What do we believe makes us great? We answer that question through the decisions and pursuits of our lives. Some value education and achievement. Others value status, wealth, and power. Others value social connections and service, parenting and work. Some place relationships or ministry at the forefront. Others value thinness...
Jesus, servant of all, may our fruitless comparisons fall silent in your presence. Make us faithful examples of true greatness. Amen.
Proverbs describes the noble wife and sets a standard that can seem impossible. This woman is capable and respected but also generous and wise. She serves but is not weak. Is she a “superwoman,” and do all women need to be “superwomen”? No, she is noble because she follows the counsel of the psalmist and is deeply rooted in the teachings of God. Therefore, she represents a standard for everyone to emulate, not just women. James, another teacher of wisdom, encourages believers to show these same characteristics by following the wisdom given by God. In Mark’s Gospel, the disciples display a lack of wisdom by arguing over who is the greatest. Jesus reminds them that greatness in God’s eyes comes through service, not through seeking recognition.

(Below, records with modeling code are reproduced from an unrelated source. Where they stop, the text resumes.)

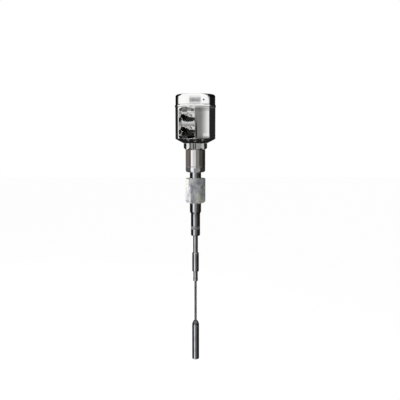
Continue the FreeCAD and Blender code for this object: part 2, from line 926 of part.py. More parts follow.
def terminal_block():
    """The terminal block with its wire entries in front and screw wells on top."""
    low = block_low_z()
    top = low + block_height
    half = block_width / 2
    body = block((-half, block_front_y, low), (half, block_back_y, top))
    step = block((-half - 1, block_front_y - 1, top - 5), (half + 1, block_front_y + 4, top + 1))
    body = body.cut(step)
    for x in terminal_places():
        near = (x - 1.6, block_front_y - 1, low + 5.5)
        body = body.cut(block(near, (x + 1.6, block_front_y + 6, low + 8.7)))
        body = body.cut(disc(2.2, top - 6.0, top + 1, (x, block_front_y + terminal_setback)))
    return body


def terminal_screws():
    """The terminal block's clamp screws."""
    top = block_low_z() + block_height
    screws = []
    for x in terminal_places():
        y = block_front_y + terminal_setback
        screws.append(disc(2.1, top - 5.9, top - 3.5, (x, y)))
    return Part.makeCompound(screws)


def cap_screw(centre, low):
    """A cheese-head screw, its head resting at a height."""
    shank = disc(screw_diameter / 2, low - screw_reach, low, centre)
    return shank.fuse(disc(screw_head_diameter / 2, low, low + screw_head_height, centre))


def module_screws():
    """The two screws that hold the module's ears on their bosses."""
    low = boss_top_z() + face_gap + ear_thickness + 0.03
    return Part.makeCompound([cap_screw(centre, low) for centre in module_boss_places()])


def earth_washer():
    """The square clamp washer of the earth terminal."""
    x, y = earth_boss_place()
    low = boss_top_z() + 0.02
    half = earth_washer_width / 2
    plate = block((x - half, y - half, low), (x + half, y + half, low + earth_washer_thickness))
    return plate.cut(disc(screw_diameter / 2 + 0.15, low - 1, low + 3, (x, y)))


def earth_screw():
    """The earth terminal's screw."""
    return cap_screw(earth_boss_place(), boss_top_z() + face_gap + earth_washer_thickness)


def nodes():
    """Every sub-part by its name."""
    made = {
        "housing_body": housing_body(),
        "lid": lid(),
        "lid_seal": seal_ring(seal_middle_radius(), seal_cord_diameter / 2, seal_z()),
        "lid_lock_screw": lid_lock_screw(),
        "lock_nut": lock_nut(),
        "lock_clamp_ring": lock_clamp_ring(),
        "neck_sleeve": neck_sleeve(),
        "swivel_seal": swivel_seal(),
        "retaining_ring": retaining_ring(),
        "stem_fitting": stem_fitting(),
        "process_bush": process_bush(),
        "screen_tube": screen_tube(),
        "screen_insulator": screen_insulator(),
        "core_insulator": core_insulator(),
        "end_collar": end_collar(),
        "probe_rod": probe_rod(),
        "rod_nut": rod_nut(),
        "coupling_sleeve": coupling_sleeve(),
        "rope_ferrule": rope_ferrule(),
        "probe_rope": probe_rope(),
        "gravity_weight": gravity_weight(),
        "weight_grub_screws": weight_grub_screws(),
        "electronics_cup": electronics_cup(),
        "circuit_board": circuit_board(),
        "contact_pin": contact_pin(),
        "contact_spring": contact_spring(),
        "terminal_block": terminal_block(),
        "terminal_screws": terminal_screws(),
        "module_screws": module_screws(),
        "earth_washer": earth_washer(),
        "earth_screw": earth_screw(),
    }
    gland = {
        "body": gland_body(),
        "gasket": gland_gasket(),
        "seal": gland_seal(),
        "slip_ring": gland_slip_ring(),
        "cap": gland_cap(),
    }
    for side, z in gland_places():
        for piece, solid in gland.items():
            name = "gland_" + side + "_" + piece
            made[name] = radial(-panel_azimuth, panel_distance, z, solid)
    return made


os.makedirs("parts", exist_ok=True)
for name, shape in nodes().items():
    if not shape.isValid():
        raise ValueError(name + " is not a valid shape")
    shape.exportStep("parts/" + name + ".step")
    print(name, len(shape.Solids), round(shape.Volume, 1))
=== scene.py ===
"""Looks of the capacitive level probe: camera, rope, finishes, studio light and pale floor.

Lengths are metres in the part's own frame: +Z up along the probe's axis, the front is -Y and
+X is to the right. Azimuths are degrees round that axis, 0 at the front and + to the right.
"""
import math

import bpy
import numpy as np
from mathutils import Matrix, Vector

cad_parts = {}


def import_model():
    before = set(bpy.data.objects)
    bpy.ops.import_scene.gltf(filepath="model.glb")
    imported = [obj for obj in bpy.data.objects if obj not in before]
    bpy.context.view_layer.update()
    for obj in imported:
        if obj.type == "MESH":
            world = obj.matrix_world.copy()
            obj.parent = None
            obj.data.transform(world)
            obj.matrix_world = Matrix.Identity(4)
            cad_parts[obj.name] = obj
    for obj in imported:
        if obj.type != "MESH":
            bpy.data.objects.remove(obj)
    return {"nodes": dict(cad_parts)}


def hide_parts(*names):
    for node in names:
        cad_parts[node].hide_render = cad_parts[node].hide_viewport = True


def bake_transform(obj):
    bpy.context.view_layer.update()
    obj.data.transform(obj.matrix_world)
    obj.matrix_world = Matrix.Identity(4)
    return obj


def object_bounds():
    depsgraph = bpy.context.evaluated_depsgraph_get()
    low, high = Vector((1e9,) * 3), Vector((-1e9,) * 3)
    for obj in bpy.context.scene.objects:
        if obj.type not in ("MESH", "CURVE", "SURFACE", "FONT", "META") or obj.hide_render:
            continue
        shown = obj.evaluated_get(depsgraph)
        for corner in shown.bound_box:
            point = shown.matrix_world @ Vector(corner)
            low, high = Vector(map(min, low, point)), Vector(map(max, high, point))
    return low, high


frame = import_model()
cad_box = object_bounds()
nodes = frame["nodes"]

# The camera stands level with the foot of the head and looks slightly down
CAMERA_PLACE = (0.0108, -1.2, 0.1486)
CAMERA_PITCH = 6.776
CAMERA_LENS = 45.45

# The rope, from its bending point in the ferrule's mouth down into the weight
ROPE_DIAMETER = 0.006
ROPE_ROUTE = [(0, 0, -0.1898), (0, 0, -0.249), (0, 0, -0.3078)]

# The rope's strands and wires, and the lengths over which each makes one turn
STRANDS = 6
WIRES_IN_STRAND = 6
ROPE_LAY = ROPE_DIAMETER * 6.5
STRAND_LAY = ROPE_DIAMETER * 2.2

# The floor, and how much of it shows as the white background
FLOOR_DEPTH = 0.13
FLOOR_SIZE = 16.0
BACKGROUND_LIGHT = 1.115
BACKGROUND_SHARE = 0.86
EVEN_LIGHT = 0.13

# The round wall that the steel mirrors, its finer rows where the probe's steel looks
WALL_RADIUS = 2.0
STRIPS_RADIUS = 1.97
STANDS_RADIUS = 1.96
WALL_BOTTOM = -1.75
WALL_TOP = 2.75
WALL_STEP_ANGLE = 1.5
WALL_STEPS = [(WALL_BOTTOM, 0.03), (-0.77, 0.008), (-0.05, 0.006), (0.13, 0.004), (0.46, 0.03)]
DISC_COLUMNS = 72
DISC_RINGS = 24
DISC_HOLE = 0.02

# The bright oval card: its distance, azimuths, heights and brightness
OVAL_RADIUS = 1.0
OVAL_AZIMUTHS = (-78, -52)
OVAL_HEIGHTS = (-0.12, -0.02)
OVAL_LIGHT = 1.3


def camera():
    """The camera at the photograph's viewing angle."""
    data = bpy.data.cameras.new("camera")
    data.lens = CAMERA_LENS
    data.sensor_width = 36.0
    view = bpy.data.objects.new("camera", data)
    view.location = CAMERA_PLACE
    view.rotation_euler = (math.radians(90 - CAMERA_PITCH), 0, 0)
    bpy.context.collection.objects.link(view)
    bpy.context.scene.camera = view


def mesh_object(name, points, faces, smooth=True):
    """An object from points and faces."""
    mesh = bpy.data.meshes.new(name)
    mesh.from_pydata([tuple(p) for p in points], [], faces)
    mesh.polygons.foreach_set("use_smooth", [smooth] * len(mesh.polygons))
    mesh.update()
    made = bpy.data.objects.new(name, mesh)
    bpy.context.collection.objects.link(made)
    return made


def route_points(route):
    """Points along the smooth line that a route of a few points draws."""
    curve = bpy.data.curves.new("route", "CURVE")
    curve.dimensions = "3D"
    spline = curve.splines.new("NURBS")
    spline.points.add(len(route) - 1)
    for point, place in zip(spline.points, route):
        point.co = (*place, 1)
    spline.order_u = 3
    spline.use_endpoint_u = True
    curve.resolution_u = 48
    holder = bpy.data.objects.new("route", curve)
    bpy.context.collection.objects.link(holder)
    bpy.context.view_layer.update()
    evaluated = holder.evaluated_get(bpy.context.evaluated_depsgraph_get())
    mesh = bpy.data.meshes.new_from_object(evaluated)
    points = [v.co.copy() for v in mesh.vertices]
    bpy.data.objects.remove(holder)
    bpy.data.meshes.remove(mesh)
    return points


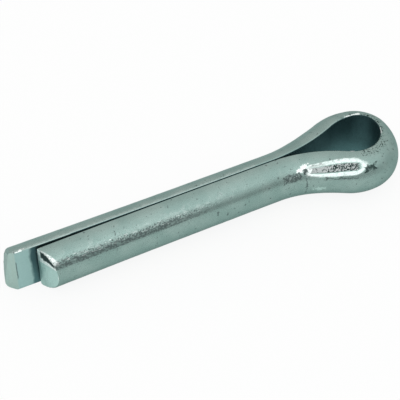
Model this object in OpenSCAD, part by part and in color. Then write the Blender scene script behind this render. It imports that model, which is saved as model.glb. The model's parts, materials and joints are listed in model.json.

Read Proverbs 31:10-31. How have societal expectations shaped your life? How do you allow them to shape the ways you interact with others?
Read Psalm 1. What fruit are you yielding in this season?
Read James 3:13–4:3, 7-8a. In what ways does your life reflect “gentleness born of wisdom”? How are you gentle with yourself and with others?
Read Mark 9:30-37. How do you seek to serve others in your daily life?